Don't you actually mean \(\displaystyle \ x_1=0\) ?

Start by solving the transforation equations for \(\displaystyle x_1\) and \(\displaystyle x_2\) so you can substitute for them. if \(\displaystyle y_1= 2x_1\), then \(\displaystyle x_1= \frac{y_1}{2}\). If \(\displaystyle y_2= x_2- x_1= x_2- \frac{y_1}{2}\), \(\displaystyle x_2= y_2+\frac{y_1}{2}\). "\(\displaystyle 0< x_1< x_2< \infty\)" means that we have the lower half of the first quadrant, bounded by the lines \(\displaystyle x_2= 0\) and \(\displaystyle x_2= x_1\). The line \(\displaystyle x_2= 0\) gives \(\displaystyle y_2+ \frac{y_1}{2}= 0\), or \(\displaystyle y_2= -\frac{y_1}{2}\). Draw that line on a \(\displaystyle y_1y_2\) coordinate system. The line \(\displaystyle x_1= x_2\) gives \(\displaystyle \frac{y_1}{2}= y_2+ \frac{y_1}{2}\) or \(\displaystyle y_2= 0\), the "\(\displaystyle y_1\)" axis. The range for \(\displaystyle y_1\) and \(\displaystyle y_2\) is the area between those two lines.

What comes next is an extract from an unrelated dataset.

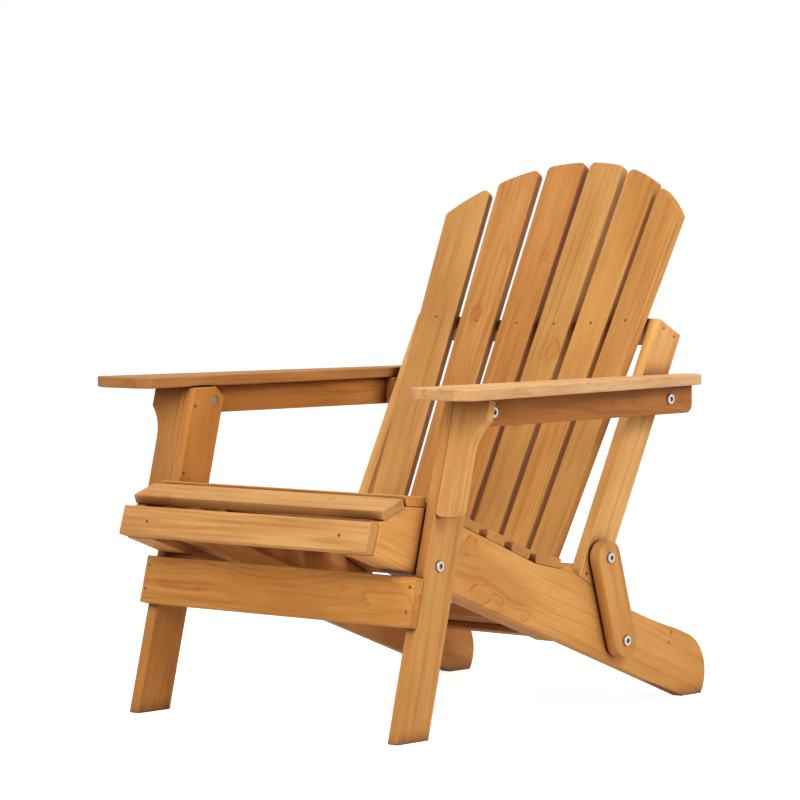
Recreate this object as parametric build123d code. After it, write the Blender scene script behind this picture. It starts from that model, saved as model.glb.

I have tried substitution above but I do not understand how to derive the upper bounds. The line \(\displaystyle \ y_2=-\frac{y_1}{2}\) means that \(\displaystyle y_2\) is negative since there is no intercept, something we have ruled out. Unless you mean that that the range then becomes all positive numbers as there is no upper bound. Is that it? What about the upper bound for \(\displaystyle y_1\) then? I am really confused.